In connection with the SMI Note and the SMII Note, the Company and its wholly-owned subsidiaries Trans-Lux Display Corporation, Trans-Lux Midwest Corporation and Trans-Lux Energy Corporation, as borrowers, entered into a Waiver, Consent and Ninth Amendment to the Credit and Security Agreement (“Ninth Amendment”), dated as of June 11, 2018, with CNH, to provide for certain amendments to that certain Credit and Security Agreement with CNH, dated July 12, 2016, to allow for the Company’s entry into the SMI Note and the SMII Note and the security interests granted to SMI and SMII thereunder.


The Company, SMI, SMII and CNH also entered into a Subordination and Intercreditor Agreement (the “SIA”), dated as of June 11, 2018, setting forth CNH’s senior lien position to all collateral of the Company, and the rights of each of CNH, SMI and SMII with respect to the collateral of the Company.  The SIA allows the Company to make payments to SMI and SMII as long as the Company is not in default on the Credit and Security Agreement with CNH.

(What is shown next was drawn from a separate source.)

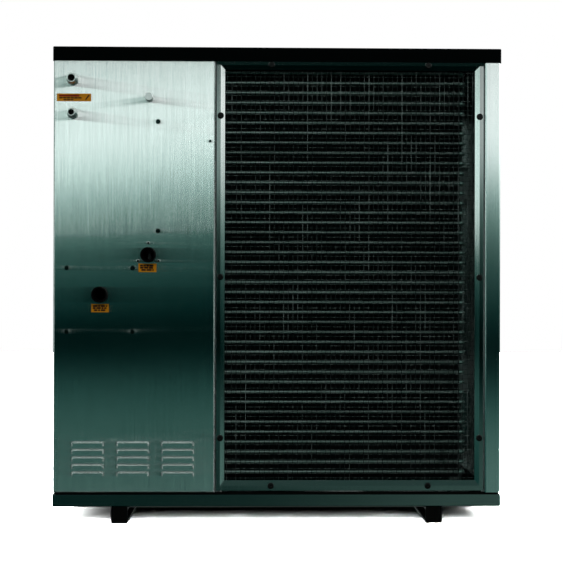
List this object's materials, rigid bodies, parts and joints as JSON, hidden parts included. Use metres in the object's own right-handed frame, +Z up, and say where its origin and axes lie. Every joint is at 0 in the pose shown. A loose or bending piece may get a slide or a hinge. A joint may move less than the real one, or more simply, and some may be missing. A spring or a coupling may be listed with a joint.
{
  "type": "pool heat pump unit",
  "caption": "Free-standing air-source pool heat pump: steel cabinet on rails, finned coil behind a wire guard, water sockets, cable glands, fans, compressor and controller.",
  "frame": {"origin": "on the floor under the middle of the unit's box, which is also the cabinet's middle", "axes": "+Z up; the coil and water side faces -Y; the fan side faces +Y; the coil is towards +X"},
  "size_m": [1.1332, 0.64, 1.2],
  "materials": {
    "lid_black": "satin",
    "pan_steel": "satin",
    "rail_black": "satin",
    "plug_black": "matte",
    "foam_black": "matte",
    "galvanised": "matte",
    "brushed_steel": "satin",
    "frame_steel": "satin",
    "wire_steel": "satin",
    "screw_black": "gloss",
    "bolt_zinc": "satin",
    "fin_aluminium": "satin",
    "copper": "satin",
    "compressor_black": "satin",
    "cast_core": "matte",
    "rubber_black": "matte",
    "valve_brass": "satin",
    "port_nickel": "satin",
    "jacket_grey": "satin",
    "titanium": "satin",
    "pipe_black": "satin",
    "switch_grey": "matte",
    "contactor_cream": "matte",
    "capacitor_can": "satin",
    "gland_silver": "satin",
    "controller_grey": "satin",
    "display_dark": "gloss",
    "flap_clear": "gloss",
    "label_amber": "satin",
    "button_dark": "satin",
    "guard_black": "satin",
    "motor_grey": "satin",
    "fan_plastic": "satin",
    "shaft_steel": "satin"
  },
  "bodies": {
    "cabinet": {"top_cover": "lid_black", "base_pan": "pan_steel", "foot_rail_left": "rail_black", "foot_rail_right": "rail_black", "foot_end_caps": "plug_black", "base_seal": "foam_black", "corner_posts": "galvanised", "divider_panel": "galvanised", "electrical_box": "galvanised", "coil_end_plates": "galvanised", "fan_bracket_lower": "galvanised", "fan_bracket_upper": "galvanised", "service_panel": "brushed_steel", "side_panel_left": "brushed_steel", "side_panel_right": "brushed_steel", "fan_panel": "brushed_steel", "control_panel": "brushed_steel", "guard_frame": "frame_steel", "wire_guard": "wire_steel", "guard_screws": "screw_black", "hex_bolts": "bolt_zinc", "small_screws": "bolt_zinc", "coil_fins": "fin_aluminium", "coil_tubes": "fin_aluminium", "coil_return_bends": "copper", "suction_header": "copper", "liquid_header": "copper", "refrigerant_pipes": "copper", "compressor_shell": "compressor_black", "accumulator": "compressor_black", "compressor_core": "cast_core", "compressor_mounts": "rubber_black", "reversing_valve": "valve_brass", "expansion_valve": "valve_brass", "service_port": "port_nickel", "exchanger_shell": "jacket_grey", "exchanger_coil": "titanium", "water_inlet": "pipe_black", "water_outlet": "pipe_black", "flow_switch": "switch_grey", "contactor": "contactor_cream", "capacitor": "capacitor_can", "cable_glands": "gland_silver", "controller_housing": "controller_grey", "controller_display": "display_dark", "labels": "label_amber", "fan_guard_lower": "guard_black", "fan_motor_lower": "motor_grey", "fan_guard_upper": "guard_black", "fan_motor_upper": "motor_grey"},
    "fan_lower": {"fan_rotor_lower": "fan_plastic", "fan_shaft_lower": "shaft_steel"},
    "fan_upper": {"fan_rotor_upper": "fan_plastic", "fan_shaft_upper": "shaft_steel"},
    "armature": {"contactor_armature": "contactor_cream"},
    "paddle": {"flow_paddle": "switch_grey"},
    "flap": {"controller_cover": "flap_clear"},
    "button_up_body": {"button_up": "button_dark"},
    "button_down_body": {"button_down": "button_dark"},
    "button_power_body": {"button_power": "button_dark"}
  },
  "joints": [
    {"name": "fan_lower_spin", "type": "hinge", "parent": "cabinet", "child": "fan_lower", "pos_m": [0.20375, 0.237, 0.35], "axis": [0, 1, 0], "continuous": true},
    {"name": "fan_upper_spin", "type": "hinge", "parent": "cabinet", "child": "fan_upper", "pos_m": [0.20375, 0.237, 0.892], "axis": [0, 1, 0], "continuous": true},
    {"name": "armature_slide", "type": "slide", "parent": "cabinet", "child": "armature", "axis": [0, -1, 0], "range_m": [0, 0.003], "stiffness_N_per_m": 400},
    {"name": "paddle_swing", "type": "hinge", "parent": "cabinet", "child": "paddle", "pos_m": [-0.3252, -0.246, 0.689], "axis": [1, 0, 0], "range_deg": [0, 28], "stiffness_Nm_per_rad": 0.004},
    {"name": "flap_hinge", "type": "hinge", "parent": "cabinet", "child": "flap", "pos_m": [-0.36, 0.3065, 1.01], "axis": [1, 0, 0], "range_deg": [0, 115]},
    {"name": "button_up_press", "type": "slide", "parent": "cabinet", "child": "button_up_body", "axis": [0, -1, 0], "range_m": [0, 0.001], "stiffness_N_per_m": 600},
    {"name": "button_down_press", "type": "slide", "parent": "cabinet", "child": "button_down_body", "axis": [0, -1, 0], "range_m": [0, 0.001], "stiffness_N_per_m": 600},
    {"name": "button_power_press", "type": "slide", "parent": "cabinet", "child": "button_power_body", "axis": [0, -1, 0], "range_m": [0, 0.001], "stiffness_N_per_m": 600}
  ]
}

The Company has outstanding $387,000 of Notes which are no longer convertible into common shares.  The Notes matured as of March 1, 2012 and are currently in default.  As of September 30, 2018 and December 31, 2017, the Company had accrued $290,000 and $266,000, respectively, of interest related to the Notes, which is included in Accrued liabilities in the Condensed Consolidated Balance Sheets.


The Company has outstanding $220,000 of Debentures.  The Debentures matured as of December 1, 2012 and are currently in default.  As of September 30, 2018 and December 31, 2017, the Company had accrued $185,000 and $169,000, respectively, of interest related to the Debentures, which is included in Accrued liabilities in the Condensed Consolidated Balance Sheets.


On May 23, 2017, the Company received $650,000 structured as a forgivable loan from the City of Hazelwood, Missouri.  The loan will be forgiven on a pro-rata basis if predetermined employment levels are attained and would expire on April 1, 2024.  If the Company attains the employment levels required by the agreement, there is no interest due, otherwise interest accrues at a rate of prime plus 2.0% (7.25% at September 30, 2018).  In February 2018, in accordance with the agreement, the Company requested a 1-year extension of the terms of the agreement, which was approved by the City of Hazelwood in March 2018, so the agreement now terminates on April 1, 2025.


As described in Note 11 – Related Party Transactions, the Company has loans aggregating $1.0 million from an entity affiliated with a director of the Company.